Functions of local structural surrounding in activity of Ca-containing catalysts for vapor upgrading during biomass thermal decomposition

The catalytic activity of calcium-containing complex oxides with perovskite structure (CaTiO₃), brownmillerite structure (Ca₂Fe₂O₅ and Ca₂FeAlO₅), spinel structure (CaAl₂O₄), and pseudowollastonite structure (CaSiO₃) was compared to CaO for the upgrading of Oakwood fast pyrolysis vapors. Initial catalyst particle sizes range between 0.61 and 3.21 μm, while the BET surface area is between 0.2 and 8.7 m²/g. In contrast to CaO, the complex oxides compounds demonstrated negligible CO₂ and H₂O chemisorption during catalytic fast pyrolysis, thereby a low deactivation of catalysts, good structural and morphological stability and thus high reusage feasibility.

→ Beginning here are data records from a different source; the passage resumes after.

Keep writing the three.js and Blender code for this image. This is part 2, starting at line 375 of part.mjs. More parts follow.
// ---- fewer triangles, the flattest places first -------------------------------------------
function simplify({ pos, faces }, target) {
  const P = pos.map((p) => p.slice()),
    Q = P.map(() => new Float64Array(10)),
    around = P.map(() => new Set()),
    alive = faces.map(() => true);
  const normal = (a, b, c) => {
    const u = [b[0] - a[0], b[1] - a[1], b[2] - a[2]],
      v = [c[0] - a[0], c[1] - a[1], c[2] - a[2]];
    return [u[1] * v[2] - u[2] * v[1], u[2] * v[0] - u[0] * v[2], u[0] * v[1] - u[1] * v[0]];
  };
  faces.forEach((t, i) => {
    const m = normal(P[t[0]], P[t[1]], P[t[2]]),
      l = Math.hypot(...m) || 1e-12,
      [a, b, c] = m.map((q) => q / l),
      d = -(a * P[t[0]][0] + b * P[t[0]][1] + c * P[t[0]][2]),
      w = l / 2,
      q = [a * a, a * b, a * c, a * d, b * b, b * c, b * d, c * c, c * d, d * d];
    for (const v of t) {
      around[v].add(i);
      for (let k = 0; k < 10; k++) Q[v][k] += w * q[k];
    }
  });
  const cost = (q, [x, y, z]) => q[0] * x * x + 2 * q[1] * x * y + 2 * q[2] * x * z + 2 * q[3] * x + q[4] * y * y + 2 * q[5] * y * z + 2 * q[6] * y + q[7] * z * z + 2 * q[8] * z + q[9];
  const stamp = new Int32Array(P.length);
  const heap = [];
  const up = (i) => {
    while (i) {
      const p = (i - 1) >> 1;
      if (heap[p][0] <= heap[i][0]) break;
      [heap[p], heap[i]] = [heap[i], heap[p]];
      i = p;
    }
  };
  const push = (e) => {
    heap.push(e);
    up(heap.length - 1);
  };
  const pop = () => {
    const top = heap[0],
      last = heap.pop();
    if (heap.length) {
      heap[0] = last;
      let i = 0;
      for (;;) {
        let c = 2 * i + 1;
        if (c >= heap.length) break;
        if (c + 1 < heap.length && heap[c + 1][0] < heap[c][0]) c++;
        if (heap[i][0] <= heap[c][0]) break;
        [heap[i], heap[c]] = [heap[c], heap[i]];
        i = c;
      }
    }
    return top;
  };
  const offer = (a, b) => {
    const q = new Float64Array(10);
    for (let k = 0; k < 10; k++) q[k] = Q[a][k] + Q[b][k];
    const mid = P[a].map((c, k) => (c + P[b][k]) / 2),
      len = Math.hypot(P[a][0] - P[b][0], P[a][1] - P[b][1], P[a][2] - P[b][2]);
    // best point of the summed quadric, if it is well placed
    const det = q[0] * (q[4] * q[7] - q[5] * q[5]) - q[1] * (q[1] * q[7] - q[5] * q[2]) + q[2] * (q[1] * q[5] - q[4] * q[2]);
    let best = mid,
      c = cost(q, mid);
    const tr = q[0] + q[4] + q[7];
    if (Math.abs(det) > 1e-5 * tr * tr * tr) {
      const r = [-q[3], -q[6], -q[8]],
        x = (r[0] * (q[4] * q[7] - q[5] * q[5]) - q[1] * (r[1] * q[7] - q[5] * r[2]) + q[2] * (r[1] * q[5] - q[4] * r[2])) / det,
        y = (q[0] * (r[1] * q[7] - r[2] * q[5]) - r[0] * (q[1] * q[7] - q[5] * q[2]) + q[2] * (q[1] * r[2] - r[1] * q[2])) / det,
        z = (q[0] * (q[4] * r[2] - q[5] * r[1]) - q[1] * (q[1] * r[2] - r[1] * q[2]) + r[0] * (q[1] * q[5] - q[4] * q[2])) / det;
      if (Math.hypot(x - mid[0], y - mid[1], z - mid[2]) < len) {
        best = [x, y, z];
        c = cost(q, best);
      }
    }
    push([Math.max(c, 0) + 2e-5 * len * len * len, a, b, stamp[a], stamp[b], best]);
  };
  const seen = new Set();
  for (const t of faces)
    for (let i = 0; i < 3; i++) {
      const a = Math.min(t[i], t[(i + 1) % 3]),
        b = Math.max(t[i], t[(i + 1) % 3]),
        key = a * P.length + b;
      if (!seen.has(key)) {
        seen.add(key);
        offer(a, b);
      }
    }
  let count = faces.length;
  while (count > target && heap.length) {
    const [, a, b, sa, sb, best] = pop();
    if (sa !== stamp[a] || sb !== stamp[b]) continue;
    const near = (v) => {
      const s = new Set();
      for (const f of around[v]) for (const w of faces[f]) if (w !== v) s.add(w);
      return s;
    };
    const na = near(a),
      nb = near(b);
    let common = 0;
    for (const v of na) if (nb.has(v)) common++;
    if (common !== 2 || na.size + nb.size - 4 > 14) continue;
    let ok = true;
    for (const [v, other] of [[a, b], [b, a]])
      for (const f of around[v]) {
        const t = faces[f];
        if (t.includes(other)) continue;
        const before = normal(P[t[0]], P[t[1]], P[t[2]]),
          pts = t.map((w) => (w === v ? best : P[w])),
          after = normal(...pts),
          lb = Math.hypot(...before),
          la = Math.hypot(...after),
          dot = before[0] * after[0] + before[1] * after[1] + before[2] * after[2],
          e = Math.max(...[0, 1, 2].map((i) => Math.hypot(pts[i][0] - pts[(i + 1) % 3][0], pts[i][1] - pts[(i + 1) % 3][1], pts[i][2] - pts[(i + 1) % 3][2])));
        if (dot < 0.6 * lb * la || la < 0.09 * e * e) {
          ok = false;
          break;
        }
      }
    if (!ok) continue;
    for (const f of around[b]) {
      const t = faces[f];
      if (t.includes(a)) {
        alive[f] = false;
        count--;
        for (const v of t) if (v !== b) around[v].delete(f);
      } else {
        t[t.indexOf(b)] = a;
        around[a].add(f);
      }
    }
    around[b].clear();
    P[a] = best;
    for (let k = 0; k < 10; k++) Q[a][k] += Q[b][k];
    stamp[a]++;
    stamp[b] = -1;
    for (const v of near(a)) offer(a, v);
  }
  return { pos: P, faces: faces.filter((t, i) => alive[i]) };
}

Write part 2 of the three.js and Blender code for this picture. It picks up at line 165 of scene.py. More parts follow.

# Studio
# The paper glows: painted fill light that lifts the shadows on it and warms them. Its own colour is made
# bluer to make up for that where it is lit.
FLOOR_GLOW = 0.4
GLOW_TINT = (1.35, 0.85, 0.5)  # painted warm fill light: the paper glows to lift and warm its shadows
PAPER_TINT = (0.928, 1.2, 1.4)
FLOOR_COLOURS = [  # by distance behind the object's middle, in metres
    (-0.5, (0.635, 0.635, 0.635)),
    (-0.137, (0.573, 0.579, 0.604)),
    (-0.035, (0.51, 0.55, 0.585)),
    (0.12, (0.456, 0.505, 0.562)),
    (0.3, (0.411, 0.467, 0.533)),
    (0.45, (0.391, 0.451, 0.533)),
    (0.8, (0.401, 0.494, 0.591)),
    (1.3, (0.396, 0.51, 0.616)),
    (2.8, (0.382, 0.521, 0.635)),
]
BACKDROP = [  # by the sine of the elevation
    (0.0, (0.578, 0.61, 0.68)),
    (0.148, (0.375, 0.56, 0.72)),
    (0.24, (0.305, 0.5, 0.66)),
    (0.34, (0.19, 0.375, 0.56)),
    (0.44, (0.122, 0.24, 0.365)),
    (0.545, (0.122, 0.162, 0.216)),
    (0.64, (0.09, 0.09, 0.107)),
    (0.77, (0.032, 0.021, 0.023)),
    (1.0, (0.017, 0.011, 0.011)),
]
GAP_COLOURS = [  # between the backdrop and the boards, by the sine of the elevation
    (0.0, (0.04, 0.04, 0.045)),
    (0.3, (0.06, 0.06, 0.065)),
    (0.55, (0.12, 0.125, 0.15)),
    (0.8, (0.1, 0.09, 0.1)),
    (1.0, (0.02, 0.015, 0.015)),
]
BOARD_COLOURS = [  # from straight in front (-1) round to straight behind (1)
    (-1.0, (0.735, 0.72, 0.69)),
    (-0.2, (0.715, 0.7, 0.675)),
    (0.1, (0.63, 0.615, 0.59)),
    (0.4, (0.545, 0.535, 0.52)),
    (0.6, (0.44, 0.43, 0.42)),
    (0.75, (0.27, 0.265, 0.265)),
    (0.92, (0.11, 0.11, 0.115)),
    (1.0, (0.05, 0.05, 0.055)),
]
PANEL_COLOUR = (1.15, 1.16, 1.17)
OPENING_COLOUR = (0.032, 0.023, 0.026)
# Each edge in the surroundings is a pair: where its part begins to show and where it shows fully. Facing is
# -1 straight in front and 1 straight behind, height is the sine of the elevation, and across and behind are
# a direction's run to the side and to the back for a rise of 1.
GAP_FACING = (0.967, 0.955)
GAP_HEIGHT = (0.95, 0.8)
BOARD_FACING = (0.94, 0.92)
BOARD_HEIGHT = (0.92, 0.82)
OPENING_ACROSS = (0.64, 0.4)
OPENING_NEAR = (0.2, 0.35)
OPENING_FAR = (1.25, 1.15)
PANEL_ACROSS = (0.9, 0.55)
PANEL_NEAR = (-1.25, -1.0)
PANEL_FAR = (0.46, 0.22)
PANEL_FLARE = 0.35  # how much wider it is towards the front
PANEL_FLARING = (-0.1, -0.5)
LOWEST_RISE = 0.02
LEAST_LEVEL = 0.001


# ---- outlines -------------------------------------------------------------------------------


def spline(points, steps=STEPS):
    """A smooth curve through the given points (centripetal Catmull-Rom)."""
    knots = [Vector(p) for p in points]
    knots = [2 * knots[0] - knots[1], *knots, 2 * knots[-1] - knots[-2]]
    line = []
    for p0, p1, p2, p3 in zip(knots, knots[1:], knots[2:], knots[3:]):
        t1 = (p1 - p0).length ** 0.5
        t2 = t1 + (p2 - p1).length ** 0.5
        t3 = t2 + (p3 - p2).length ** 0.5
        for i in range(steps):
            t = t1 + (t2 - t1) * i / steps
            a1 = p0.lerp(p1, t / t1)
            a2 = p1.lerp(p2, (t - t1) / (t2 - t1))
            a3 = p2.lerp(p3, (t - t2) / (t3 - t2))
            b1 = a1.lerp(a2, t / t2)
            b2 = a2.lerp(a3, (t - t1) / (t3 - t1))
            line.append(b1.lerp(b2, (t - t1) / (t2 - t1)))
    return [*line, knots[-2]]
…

Due to their unique features, Ca-containing catalysts were found to promote specific reaction pathways, such as the conversion of guaiacol to 3-methyl phenol, 4-ethenyl-2-methoxyphenol to 4-ethyl-2-methoxyphenol, 1-(4-hydroxy-3,5-dimethoxyphenyl)ethanone to 3,5-dimethoxy acetophenone and long chain carboxylic acids to acetic acid through a multitude of reaction routes including demethylation/demethoxylation, hydrogenation and hydrodeoxygenation, oxidative cleavage, and dehydration reactions. CaO and Ca₂Fe₂O₅ promoted the alkylation reactions within the methoxy phenolics, whilst CaSiO₃ promoted hydrogenation reactions. The formation of acetic acid was promoted over Ca₂FeAlO₅, CaAl₂O₄, and CaSiO₃, while acetone, 2-butanone, new cyclic C5 ketones were revealed over CaO. The resulting ketonic fraction was noticeably affected by the use of Ca₂Fe₂O₅ and CaAl₂O₄ catalysts.